The Tamil asylum seekers said their boat left Sri Lanka at the end of July. The group spent one month hiding in the jungles of Malaysia before their journey brought them back out to sea, where they stopped before reaching Australia.
"We had no shelter, we were only given garbage bags to put on top of their head," Alex said of the group's time in the jungle.
Detention centre stress
Another pressure point for the Rudd government arises because its asylum seeker detention facility on Christmas Island, off the country's north west coast, is nearing its capacity of 1,400.
Canberra is shipping 81 portable buildings to Christmas Island to increase the detention centre's capacity.
The buildings are due to reach Christmas Island by mid-October.
The Opposition says with so many more boats heading to the country, the Government will be forced to consider other options.
Christmas Island is legally Australian territory but for the purposes of asylum seekers arriving by boat, it remains excised from Australia.
This deprives asylum seekers of a range of legal options they would otherwise have if they could make it to the Australian mainland.
The asylum seeker issue remains deeply sensitive for both sides of Australian politics.
The hard-line approach of the previous Howard government was popular and is credited with winning the 2001 election for John Howard.
But it eventually turned to a political negative.
In one incident in 2001, the then-government was found to have been wrong when it made a sensational claim that some asylum seekers had deliberately thrown their children overboard in a bid to boost their chances of being taking to Australian shores.
The Howard government's use of Nauru to detain asylum seekers was also controversial.
[PIR editor’s note: Australia’s detention center in Nauru was closed in December 2007 to the relief of many critics who saw Australia’s "Pacific Solution" as callous to refugees – some of which pined away on the remote island for years. However, the closure of the facility left Nauru without the jobs and income it had brought to the struggling nation, nearly depleted of phosphate, its only resource, by decades of mining by foreign companies.]

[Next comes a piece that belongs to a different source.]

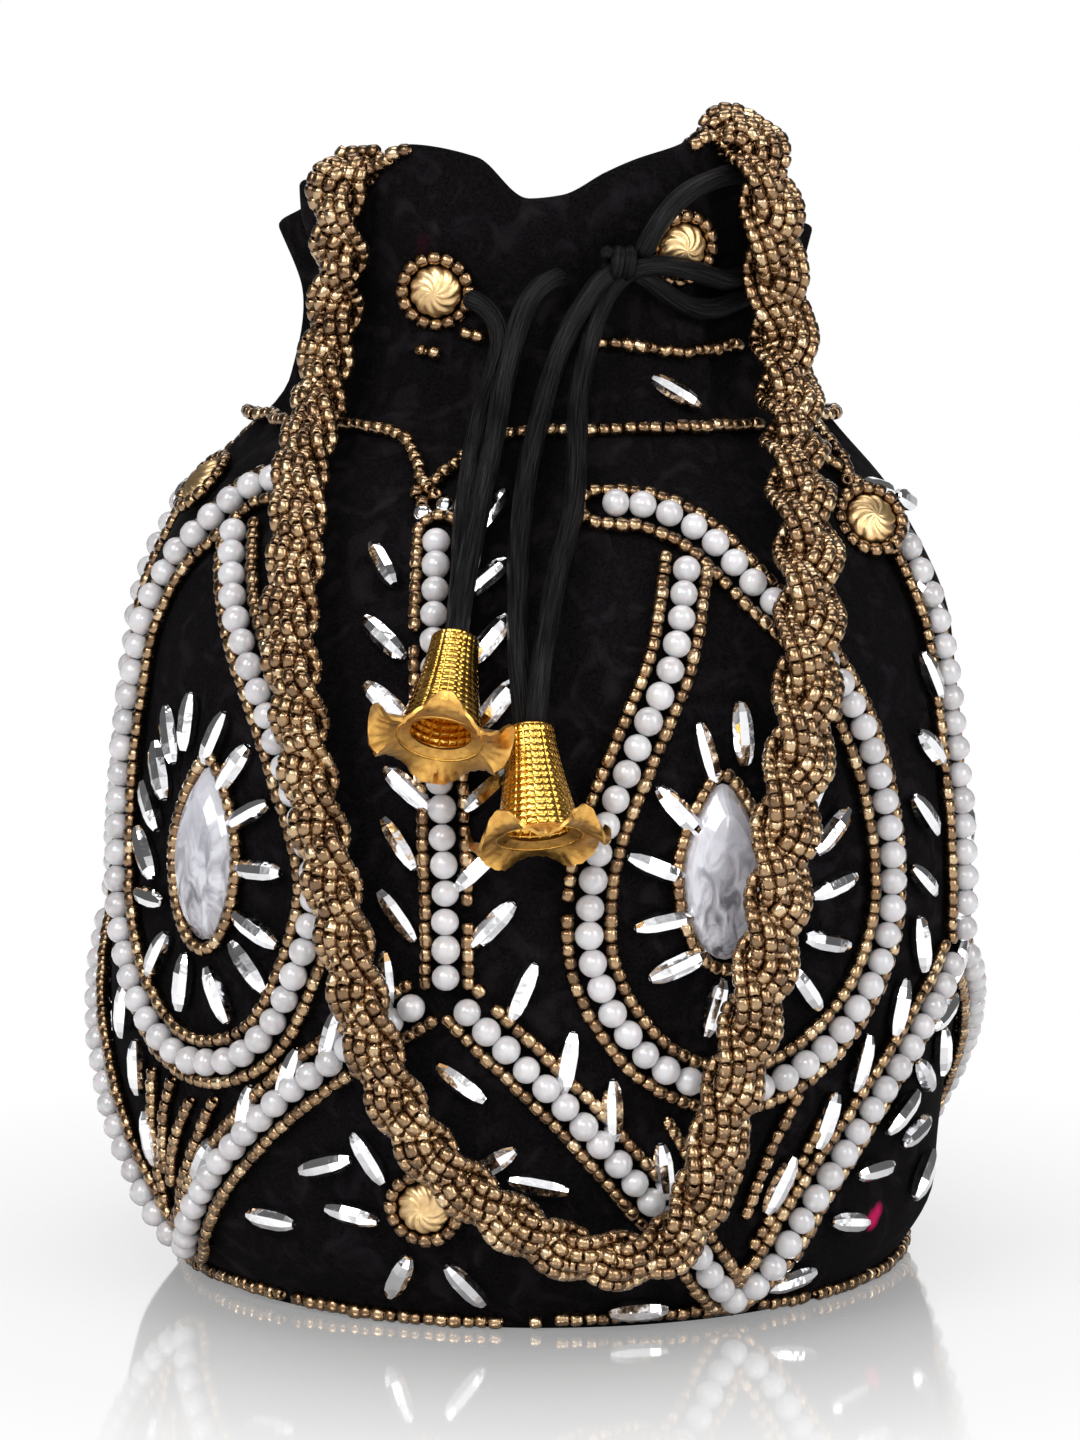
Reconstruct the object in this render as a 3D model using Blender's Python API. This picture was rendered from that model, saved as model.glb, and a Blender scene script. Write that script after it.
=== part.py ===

Australian legal advocates for asylum seekers have mixed views on the issues.
David Mann, the principle solicitor for a Melbourne-based Refugee and Immigration Centre, says the alarmist nature of the political debate is contrary to the relatively small increase in numbers of boat arrivals to Australia recently.
"What we're looking at here is a small increase in numbers recently and overwhelmingly those who are coming here are coming from places where they're fleeing from acts of gross brutality and being found to be refugees, people who under stringent testing have been determined to be refugees who need our protection," he said.
The world is experiencing a surge in asylum seeker movements he says because of what are called "push" factors, such as the worsened security situation in Afghanistan and the end of the military conflict in Sri Lanka between the government and the Tamil Tigers.
David Mann argues that the focus should be on ensuring the responsibility to protect such people is met under Australia's obligations as a signatory to the UN refugee convention.
He says sending asylum seekers back to Indonesia does not meet that responsibility. Indonesia is not a signatory to the convention and has been criticised often for its treatment of asylum seekers.
Another refugee advocate, Marion Le, recently told Radio Australia that the best way for Australia to ensure the boat-loads of asylum seekers do not keep arriving is to spend a lot more to speed up the processing of asylum applicants around the world.
Many are forced to wait long years in camps for processing and then for resettlement once they have been determined to be refugees.
Australia's government says it is doing its bit by accepting thousands of refugees a year. For 2009-10 Australia will accept 13,750 under its refugee and special humanitarian program.